Begin Input for this task

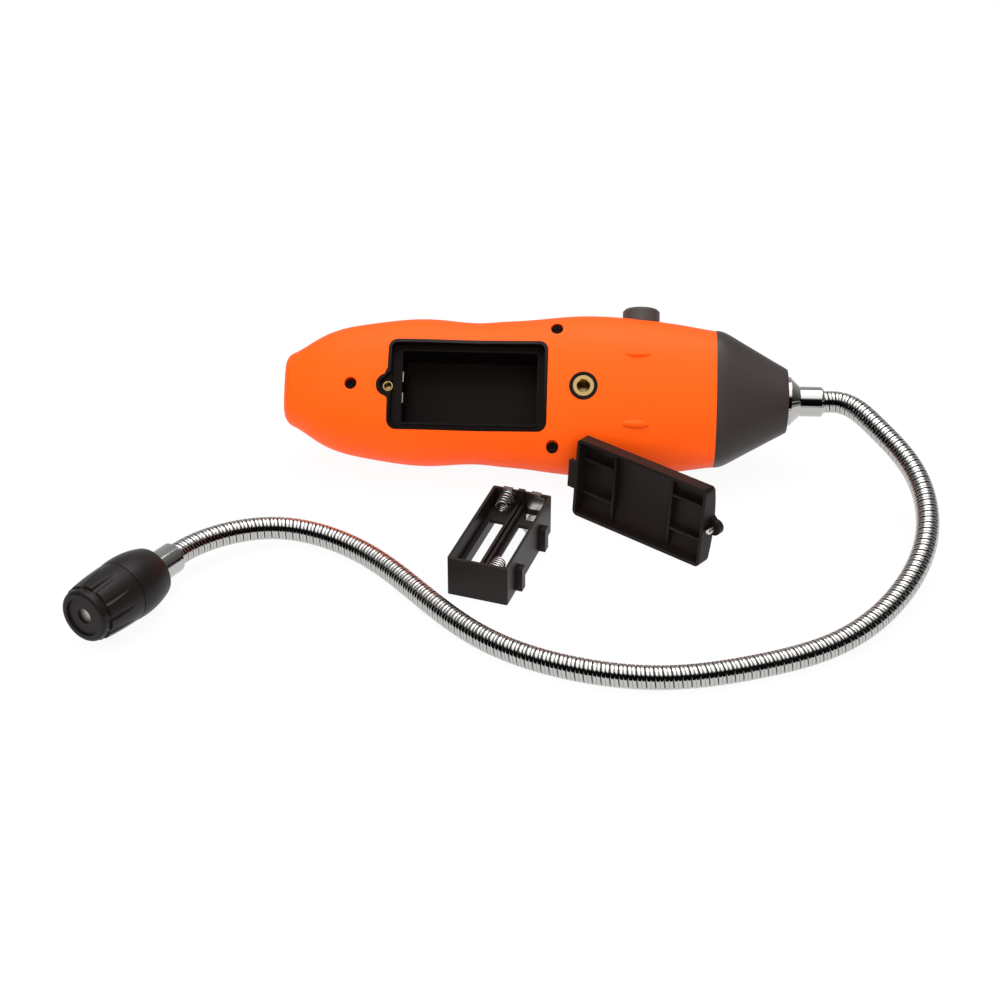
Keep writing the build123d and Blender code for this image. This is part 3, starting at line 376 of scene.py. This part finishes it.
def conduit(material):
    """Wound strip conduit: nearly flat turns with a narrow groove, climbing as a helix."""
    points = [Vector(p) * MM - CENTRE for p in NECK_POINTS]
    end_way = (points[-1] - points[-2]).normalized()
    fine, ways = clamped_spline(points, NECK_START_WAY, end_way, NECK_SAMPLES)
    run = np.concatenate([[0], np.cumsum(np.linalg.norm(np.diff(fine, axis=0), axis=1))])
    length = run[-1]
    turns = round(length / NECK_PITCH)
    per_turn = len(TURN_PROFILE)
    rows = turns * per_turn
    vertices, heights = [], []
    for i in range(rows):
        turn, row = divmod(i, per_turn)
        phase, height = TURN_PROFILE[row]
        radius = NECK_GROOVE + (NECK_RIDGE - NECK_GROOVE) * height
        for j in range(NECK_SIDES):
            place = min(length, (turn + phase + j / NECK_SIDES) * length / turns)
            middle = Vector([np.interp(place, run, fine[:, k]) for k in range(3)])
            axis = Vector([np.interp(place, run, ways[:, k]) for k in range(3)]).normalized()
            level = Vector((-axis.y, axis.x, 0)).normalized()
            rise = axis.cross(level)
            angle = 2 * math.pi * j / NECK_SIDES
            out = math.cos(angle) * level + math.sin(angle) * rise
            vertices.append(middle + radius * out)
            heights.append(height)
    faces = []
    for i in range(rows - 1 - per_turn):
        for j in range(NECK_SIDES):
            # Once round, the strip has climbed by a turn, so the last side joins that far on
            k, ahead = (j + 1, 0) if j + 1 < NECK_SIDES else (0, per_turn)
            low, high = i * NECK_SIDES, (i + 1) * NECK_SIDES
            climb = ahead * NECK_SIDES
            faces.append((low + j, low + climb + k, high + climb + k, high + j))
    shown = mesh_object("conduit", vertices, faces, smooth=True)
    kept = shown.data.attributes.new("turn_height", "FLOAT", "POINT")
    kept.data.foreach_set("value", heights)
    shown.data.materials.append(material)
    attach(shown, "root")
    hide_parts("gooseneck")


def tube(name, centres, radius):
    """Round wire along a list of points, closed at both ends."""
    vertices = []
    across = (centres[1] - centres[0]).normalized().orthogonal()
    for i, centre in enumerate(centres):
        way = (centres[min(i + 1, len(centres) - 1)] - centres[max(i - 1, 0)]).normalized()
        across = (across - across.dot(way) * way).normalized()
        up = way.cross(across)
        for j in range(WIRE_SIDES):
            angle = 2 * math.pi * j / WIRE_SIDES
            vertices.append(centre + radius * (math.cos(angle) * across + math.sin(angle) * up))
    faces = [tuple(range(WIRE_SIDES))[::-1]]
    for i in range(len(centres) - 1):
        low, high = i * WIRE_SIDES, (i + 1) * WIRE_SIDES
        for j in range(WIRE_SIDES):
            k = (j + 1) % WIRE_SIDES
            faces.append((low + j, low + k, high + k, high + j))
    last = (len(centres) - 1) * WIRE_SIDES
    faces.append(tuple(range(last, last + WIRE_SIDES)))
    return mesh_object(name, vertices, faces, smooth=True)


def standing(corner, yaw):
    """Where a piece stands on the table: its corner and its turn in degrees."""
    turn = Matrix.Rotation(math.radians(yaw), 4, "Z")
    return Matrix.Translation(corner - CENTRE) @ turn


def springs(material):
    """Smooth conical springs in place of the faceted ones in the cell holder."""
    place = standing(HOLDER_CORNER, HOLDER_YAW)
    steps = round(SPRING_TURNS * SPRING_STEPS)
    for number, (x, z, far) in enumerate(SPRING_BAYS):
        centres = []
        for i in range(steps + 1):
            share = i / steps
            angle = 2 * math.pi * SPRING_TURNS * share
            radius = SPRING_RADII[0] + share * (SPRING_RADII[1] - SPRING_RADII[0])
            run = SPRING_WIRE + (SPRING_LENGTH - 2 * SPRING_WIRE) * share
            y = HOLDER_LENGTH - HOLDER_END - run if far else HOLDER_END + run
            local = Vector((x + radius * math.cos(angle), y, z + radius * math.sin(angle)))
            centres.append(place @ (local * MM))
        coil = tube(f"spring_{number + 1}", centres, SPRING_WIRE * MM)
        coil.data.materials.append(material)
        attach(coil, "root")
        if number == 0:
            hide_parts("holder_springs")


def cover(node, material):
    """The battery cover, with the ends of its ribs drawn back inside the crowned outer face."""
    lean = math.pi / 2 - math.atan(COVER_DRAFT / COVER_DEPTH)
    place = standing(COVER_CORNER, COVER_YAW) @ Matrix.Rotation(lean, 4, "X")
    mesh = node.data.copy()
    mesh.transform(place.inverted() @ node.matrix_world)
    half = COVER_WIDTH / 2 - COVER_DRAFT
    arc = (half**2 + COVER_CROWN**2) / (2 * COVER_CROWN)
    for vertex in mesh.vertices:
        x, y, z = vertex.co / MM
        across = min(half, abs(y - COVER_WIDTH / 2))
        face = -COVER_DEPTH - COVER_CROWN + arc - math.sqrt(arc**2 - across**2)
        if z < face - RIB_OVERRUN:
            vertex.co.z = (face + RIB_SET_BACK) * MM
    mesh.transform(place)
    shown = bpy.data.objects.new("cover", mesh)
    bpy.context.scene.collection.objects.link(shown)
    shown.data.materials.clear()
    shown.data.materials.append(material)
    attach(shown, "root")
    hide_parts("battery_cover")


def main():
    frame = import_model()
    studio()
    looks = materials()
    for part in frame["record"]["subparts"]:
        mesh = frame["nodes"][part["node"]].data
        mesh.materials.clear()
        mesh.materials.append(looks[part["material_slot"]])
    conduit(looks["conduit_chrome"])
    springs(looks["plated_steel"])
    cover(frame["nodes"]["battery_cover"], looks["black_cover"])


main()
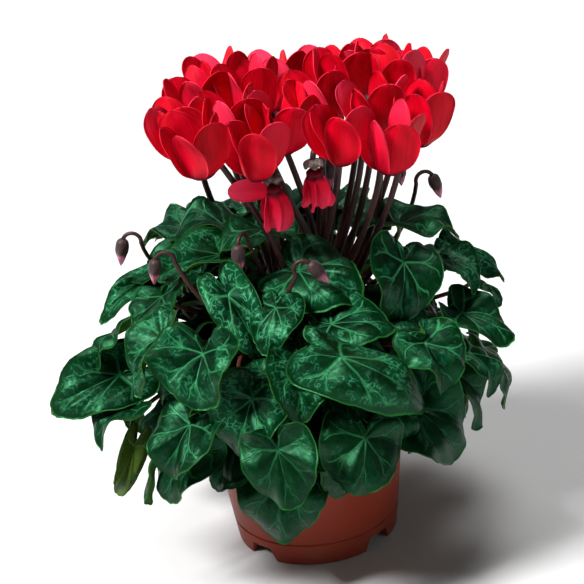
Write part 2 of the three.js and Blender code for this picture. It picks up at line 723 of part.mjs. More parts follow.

End Input for this task

Reproduce every entry shown above, precisely as it stands.

■ Written solution ■
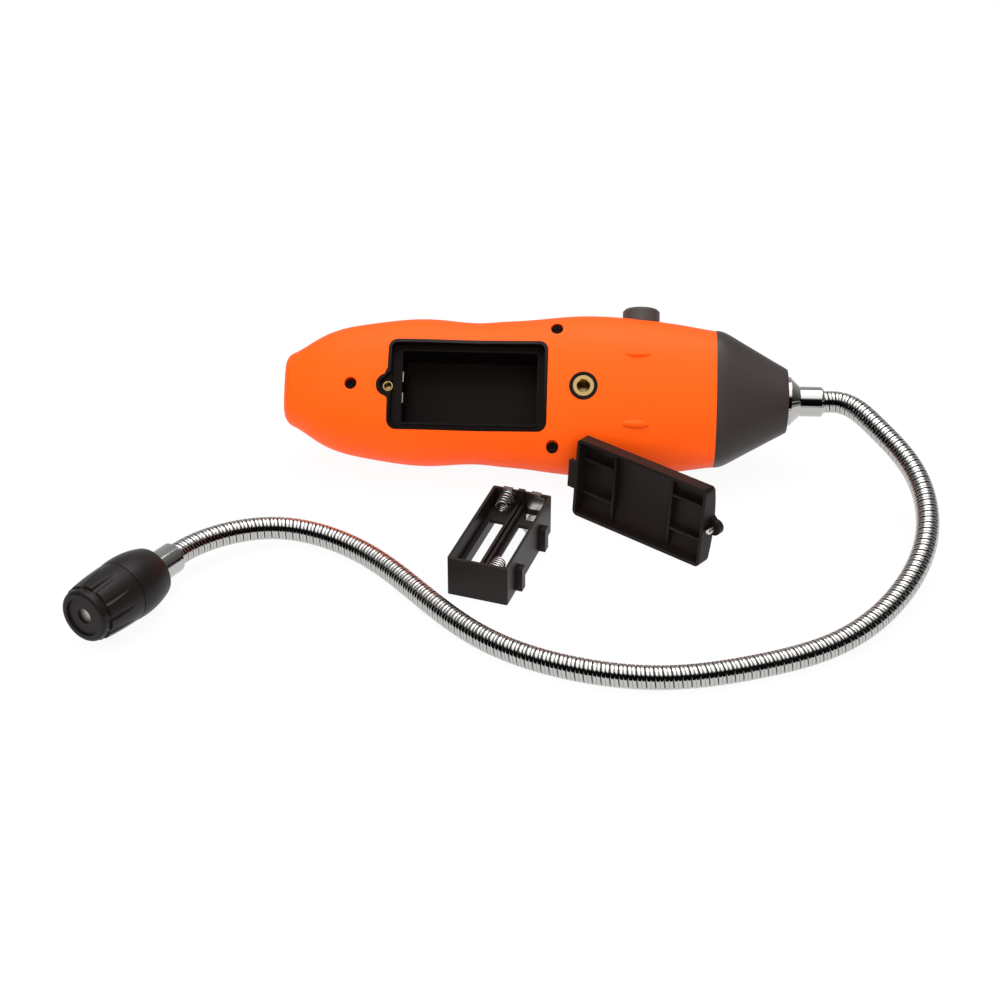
Keep writing the build123d and Blender code for this image. This is part 3, starting at line 376 of scene.py. This part finishes it.
def conduit(material):
    """Wound strip conduit: nearly flat turns with a narrow groove, climbing as a helix."""
    points = [Vector(p) * MM - CENTRE for p in NECK_POINTS]
    end_way = (points[-1] - points[-2]).normalized()
    fine, ways = clamped_spline(points, NECK_START_WAY, end_way, NECK_SAMPLES)
    run = np.concatenate([[0], np.cumsum(np.linalg.norm(np.diff(fine, axis=0), axis=1))])
    length = run[-1]
    turns = round(length / NECK_PITCH)
    per_turn = len(TURN_PROFILE)
    rows = turns * per_turn
    vertices, heights = [], []
    for i in range(rows):
        turn, row = divmod(i, per_turn)
        phase, height = TURN_PROFILE[row]
        radius = NECK_GROOVE + (NECK_RIDGE - NECK_GROOVE) * height
        for j in range(NECK_SIDES):
            place = min(length, (turn + phase + j / NECK_SIDES) * length / turns)
            middle = Vector([np.interp(place, run, fine[:, k]) for k in range(3)])
            axis = Vector([np.interp(place, run, ways[:, k]) for k in range(3)]).normalized()
            level = Vector((-axis.y, axis.x, 0)).normalized()
            rise = axis.cross(level)
            angle = 2 * math.pi * j / NECK_SIDES
            out = math.cos(angle) * level + math.sin(angle) * rise
            vertices.append(middle + radius * out)
            heights.append(height)
    faces = []
    for i in range(rows - 1 - per_turn):
        for j in range(NECK_SIDES):
            # Once round, the strip has climbed by a turn, so the last side joins that far on
            k, ahead = (j + 1, 0) if j + 1 < NECK_SIDES else (0, per_turn)
            low, high = i * NECK_SIDES, (i + 1) * NECK_SIDES
            climb = ahead * NECK_SIDES
            faces.append((low + j, low + climb + k, high + climb + k, high + j))
    shown = mesh_object("conduit", vertices, faces, smooth=True)
    kept = shown.data.attributes.new("turn_height", "FLOAT", "POINT")
    kept.data.foreach_set("value", heights)
    shown.data.materials.append(material)
    attach(shown, "root")
    hide_parts("gooseneck")


def tube(name, centres, radius):
    """Round wire along a list of points, closed at both ends."""
    vertices = []
    across = (centres[1] - centres[0]).normalized().orthogonal()
    for i, centre in enumerate(centres):
        way = (centres[min(i + 1, len(centres) - 1)] - centres[max(i - 1, 0)]).normalized()
        across = (across - across.dot(way) * way).normalized()
        up = way.cross(across)
        for j in range(WIRE_SIDES):
            angle = 2 * math.pi * j / WIRE_SIDES
            vertices.append(centre + radius * (math.cos(angle) * across + math.sin(angle) * up))
    faces = [tuple(range(WIRE_SIDES))[::-1]]
    for i in range(len(centres) - 1):
        low, high = i * WIRE_SIDES, (i + 1) * WIRE_SIDES
        for j in range(WIRE_SIDES):
            k = (j + 1) % WIRE_SIDES
            faces.append((low + j, low + k, high + k, high + j))
    last = (len(centres) - 1) * WIRE_SIDES
    faces.append(tuple(range(last, last + WIRE_SIDES)))
    return mesh_object(name, vertices, faces, smooth=True)


def standing(corner, yaw):
    """Where a piece stands on the table: its corner and its turn in degrees."""
    turn = Matrix.Rotation(math.radians(yaw), 4, "Z")
    return Matrix.Translation(corner - CENTRE) @ turn


def springs(material):
    """Smooth conical springs in place of the faceted ones in the cell holder."""
    place = standing(HOLDER_CORNER, HOLDER_YAW)
    steps = round(SPRING_TURNS * SPRING_STEPS)
    for number, (x, z, far) in enumerate(SPRING_BAYS):
        centres = []
        for i in range(steps + 1):
            share = i / steps
            angle = 2 * math.pi * SPRING_TURNS * share
            radius = SPRING_RADII[0] + share * (SPRING_RADII[1] - SPRING_RADII[0])
            run = SPRING_WIRE + (SPRING_LENGTH - 2 * SPRING_WIRE) * share
            y = HOLDER_LENGTH - HOLDER_END - run if far else HOLDER_END + run
            local = Vector((x + radius * math.cos(angle), y, z + radius * math.sin(angle)))
            centres.append(place @ (local * MM))
        coil = tube(f"spring_{number + 1}", centres, SPRING_WIRE * MM)
        coil.data.materials.append(material)
        attach(coil, "root")
        if number == 0:
            hide_parts("holder_springs")


def cover(node, material):
    """The battery cover, with the ends of its ribs drawn back inside the crowned outer face."""
    lean = math.pi / 2 - math.atan(COVER_DRAFT / COVER_DEPTH)
    place = standing(COVER_CORNER, COVER_YAW) @ Matrix.Rotation(lean, 4, "X")
    mesh = node.data.copy()
    mesh.transform(place.inverted() @ node.matrix_world)
    half = COVER_WIDTH / 2 - COVER_DRAFT
    arc = (half**2 + COVER_CROWN**2) / (2 * COVER_CROWN)
    for vertex in mesh.vertices:
        x, y, z = vertex.co / MM
        across = min(half, abs(y - COVER_WIDTH / 2))
        face = -COVER_DEPTH - COVER_CROWN + arc - math.sqrt(arc**2 - across**2)
        if z < face - RIB_OVERRUN:
            vertex.co.z = (face + RIB_SET_BACK) * MM
    mesh.transform(place)
    shown = bpy.data.objects.new("cover", mesh)
    bpy.context.scene.collection.objects.link(shown)
    shown.data.materials.clear()
    shown.data.materials.append(material)
    attach(shown, "root")
    hide_parts("battery_cover")


def main():
    frame = import_model()
    studio()
    looks = materials()
    for part in frame["record"]["subparts"]:
        mesh = frame["nodes"][part["node"]].data
        mesh.materials.clear()
        mesh.materials.append(looks[part["material_slot"]])
    conduit(looks["conduit_chrome"])
    springs(looks["plated_steel"])
    cover(frame["nodes"]["battery_cover"], looks["black_cover"])


main()
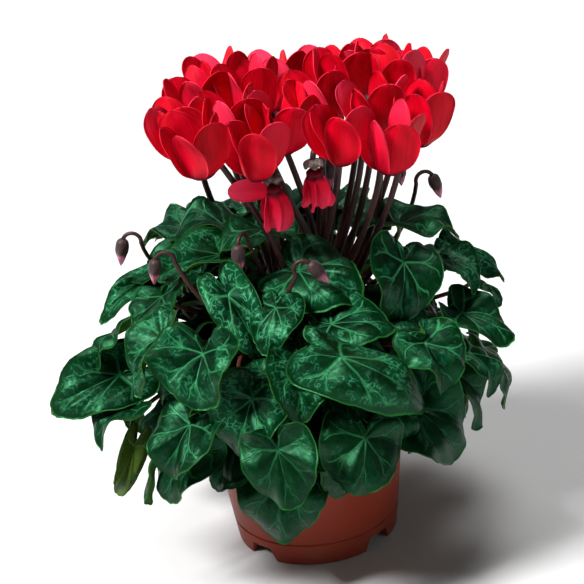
Write part 2 of the three.js and Blender code for this picture. It picks up at line 723 of part.mjs. More parts follow.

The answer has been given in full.